Au milieu de cette savane miniature, il y a un grand cercle d’herbes couchées comme un tapis au sol, à la circonférence où agit un microclimat où il ne pleut pas, où nuage est percé comme l’oeil d’un cyclone, à la même circonférence, laissant passer la lumière de la Lune, au zénith de sa pleine apparition au monde des vents et des marées.

On y entre comme par magie, car l’invitation est le fruit d’un message passé par la voix de l’intuition, mentionnant le fait d’un aller-vers, là à l’uni-vers où se révèle la présence des konpè du bestiaire du conte créole. Ces caractères-souches des intrigantes personnalités de chez nous, cherchant vivans dans le marasme de la colonie. Heureusement, la colonie n’a pas atteint le pays- rêvé de notre imaginaire, construit dans la liberté de notre imagination du mélange de tout le vivant pour bonbans.

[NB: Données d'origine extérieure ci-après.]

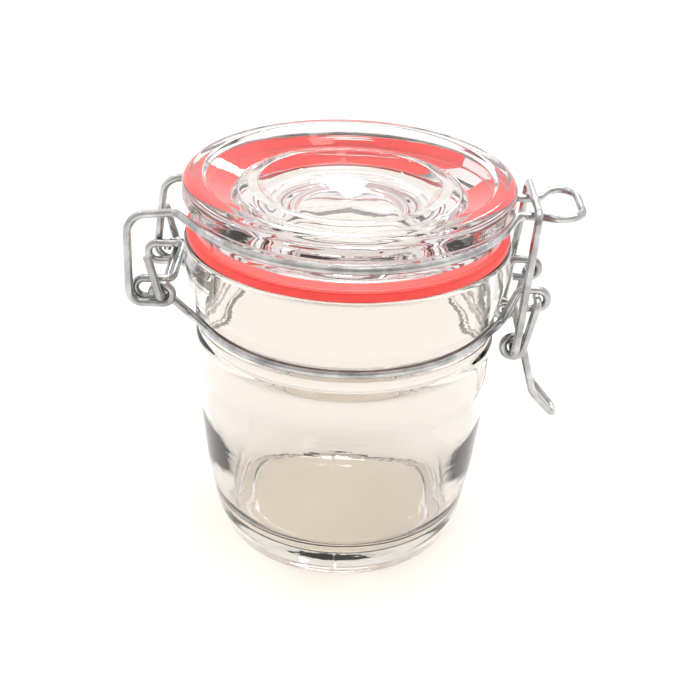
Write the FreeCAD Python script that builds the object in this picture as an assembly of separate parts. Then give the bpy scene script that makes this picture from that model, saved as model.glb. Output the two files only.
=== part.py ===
"""Small clip-top glass jar, closed: glass jar and lid, rubber ring, and the bent-wire clasp and hinge.

Millimetres. Origin at the centre of the base, +Z up, clasp towards +X, hinge towards -X.
"""
import FreeCAD, Part
import math
import os
from FreeCAD import Vector

os.makedirs("parts", exist_ok=True)

# ---- driving dimensions: glass jar ------------------------------------------------------------
JAR_HEIGHT = 67.2        # base to sealing rim
BODY_R = 31.2            # widest part of the body
BODY_Z = 36.0            # height from which the body is that wide
BODY_WALL = 3.0
TAPER_R = 29.0           # middle of the body's lower, tapering half
TAPER_Z = 16.0
HEEL_R = 27.0            # heel over the foot
HEEL_Z = 5.0
FOOT_R = 23.4            # bearing ring under the base
FOOT_W = 1.6             # half width of the bearing ring
PUNT = 1.3               # hollow under the base
FLOOR = 4.6              # thickness of the base
FLOOR_DIP = 0.5
SHOULDER_Z = 45.8        # top of the body
STEP_R = 29.9            # channel between the shoulder and the bead
STEP_Z = 46.9
BEAD_R = 31.2            # bead that keeps the neck wire from sliding down
BEAD_Z = 47.6
NECK_WIRE_Z = 51.5
WAIST_R = 31.5           # foot of the collar, just over the neck wire
LEDGE_Z = 54.5           # parting ledge round the foot of the collar
LEDGE = 0.25
COLLAR_R = 33.2          # smooth collar that carries the lid
COLLAR_Z = 60.5
COLLAR_WALL = 6.2

# ---- driving dimensions: lid and rubber ring --------------------------------------------------
RING_T = 1.9             # rubber ring
RING_R = 33.0
RING_BORE = 26.0
RING_GAP = 0.1           # ring over rim, unpressed
LID_R = 33.5
LID_SKIRT_R = 32.6       # lid just under its wire groove
LID_SEAT_R = 31.3        # outer edge of the face on the rubber ring
LID_T = 10.8             # seat to crest
LID_WIRE_UP = 4.6        # seat to the middle of the wire groove
LID_RIM_W = 4.0          # width of the raised outer rim
LID_STEP = 0.9           # top band under the two crests
LID_RING_R = 19.5        # crest round the dished centre
LID_RING_W = 0.9         # half width of that crest
LID_PAN_R = 15.6         # floor of the dished centre
LID_PAN = 5.4            # depth of the dished centre
LID_DIP = 0.5            # dishing of that floor, top and underside
PLUG_R = 24.0            # part of the lid that sits inside the mouth
PLUG = 4.1
PLUG_HOLLOW_R = 13.0
PLUG_HOLLOW = 4.6

# ---- driving dimensions: pressed-glass rounds -------------------------------------------------
EDGE = 0.4
SOFT = 0.8
FULL = 2.0
DEEP = 6.0
SWEEP = 40.0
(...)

Au milieu de ce havre climatique au milieu du déluge, est un feu brulant entre autres essences habituelles du zayann, des bwa de gommier et d’encens, donnant un sens rituel à l’instant. Les flammes ardemment douces, de ce feu du mitan miroitent à la surface de la lune.

Il est de cela comme un néon lumineux dans lequel apparaissent les présents.

Compère Lapin, le maître de la ruse et de débrouillardise, est là. Il tient conversation, avec un propos d’une voix lente et affectée d’une résonance nasillarde, dans un complet blanc. Tout à côté de lui est Rat, le jaloux et l’inconséquent, qui essaye d’entrainer Compère Lapin dans des railleries à propos d’Agouti, le pauvre de chez pauvre, qui porte une sorte de tunique jaune en haillon. Ce sdf qui sans Crabe n’aurait pu venir. Mais l’intuition de Crabe s’associe souvent à sa générosité et son altruisme. Lui qui se sent responsable des souffrances du monde, à se faire surnommer « Sé Ma Fòt ». En tout cas, ce n’est pas Macaque qui s’en plaindra. Raillerie, drôlerie c’est pour lui. Mais gare à celui qui voudrait l’en empêcher, il pourrait se retrouver victime de sa férocité. Enfin, Macaque fait attention tout de même, car Chien et Chat sont là. Chien a mis son uniforme de général pour l’occasion et toutes ses décorations. Lui le chantre de l’obéissance et du sens du devoir, est fier de ce que cela lui rapporte aux yeux de son maître, lui le sousè. Chat lui fut esclave comme Chien. Sauf qu’il ne l’oublie pas. Il a vraiment soif de liberté et faim d’indépendance.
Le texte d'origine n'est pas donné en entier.